If you have questions about your medication, it’s always best to follow the direction of your doctor before changing your medication routine yourself.

Beyond pharmaceuticals, there are conjunctive bipolar treatment options, including psychological and lifestyle approaches. These practical approaches provide therapeutic support on top of pharmaceutical support to even out the peaks and valleys of the manic or depressive episodes.

According to The Lancet, several therapeutic approaches have proven successful, including cognitive behavioral therapy, interpersonal and social rhythm therapy, and family-focused therapy.

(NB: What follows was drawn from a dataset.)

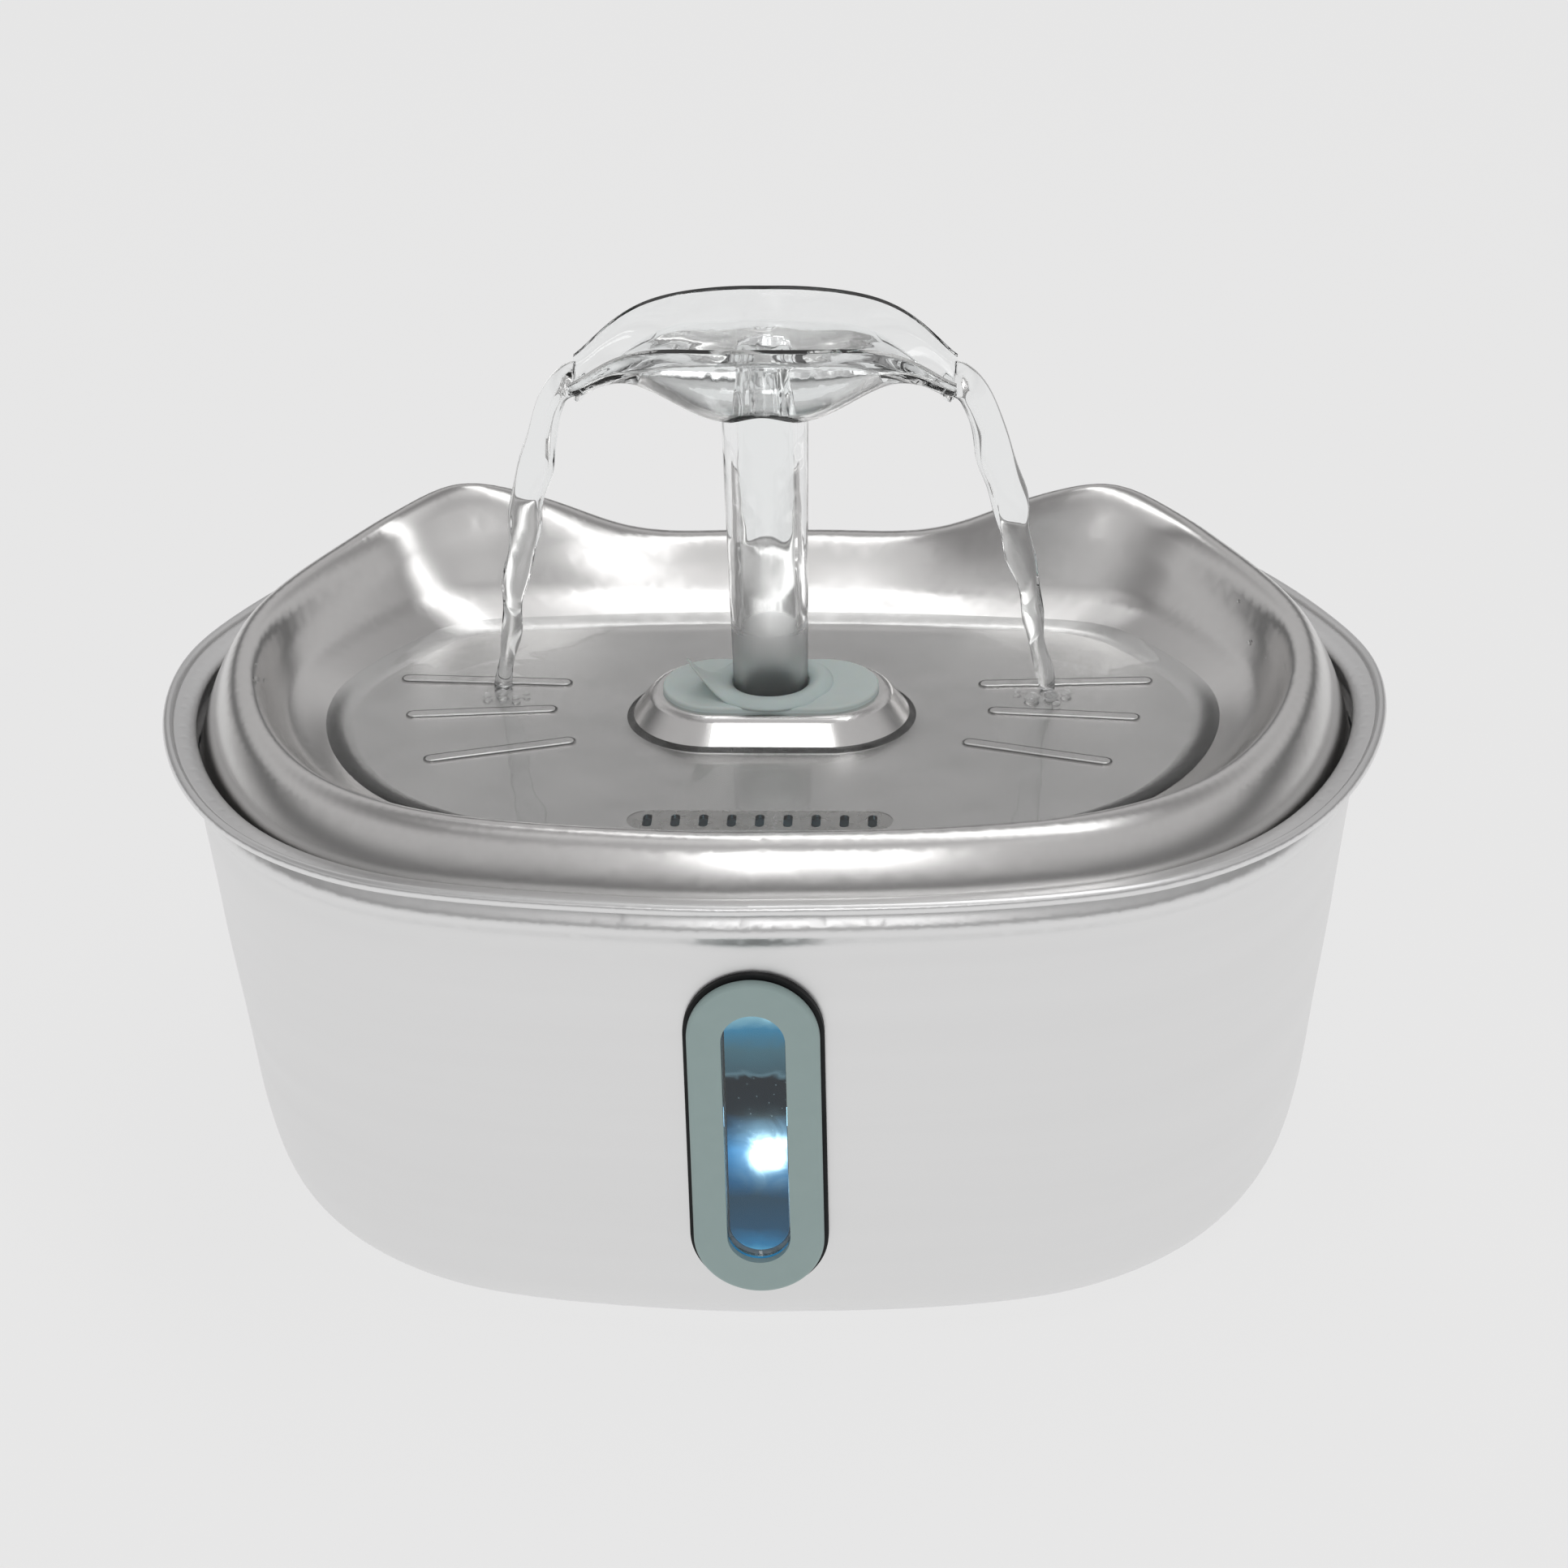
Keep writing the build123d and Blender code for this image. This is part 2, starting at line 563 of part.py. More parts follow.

When to Talk to a Professional

Unlike other common mental health conditions, it can be difficult (if not impossible) to treat the symptoms of bipolar disorder without the guidance of a professional. If you or someone you know is demonstrating progressively persistent and elevated mood changes, which do not seem within the usual pattern, it may be time to seek professional advice.

Interestingly, you may not initially notice your mood shift, should it swing into the manic end of the spectrum. One of the challenges with mania is how it can make people feel like they are on top of the world – capable of conquering anything.

Unless someone else sees the signs, you may only come to the realization when the mania fades and depression sets in. In these cases, it is likely others will begin to notice the signs well before you do.

There is no messing around with bipolar disorder, and there are severe consequences if left untreated. People with bipolar disorder see massive disruptions to their daily life, during both manic and depressive episodes. Plus, the suicide risk during depressive periods is genuine.

Through the proper treatment, you can smooth out the extreme mood fluctuations and cyclical nature of this lifelong chronic mood disorder. It may not ever entirely disappear, but you can achieve normalcy with medication and therapy.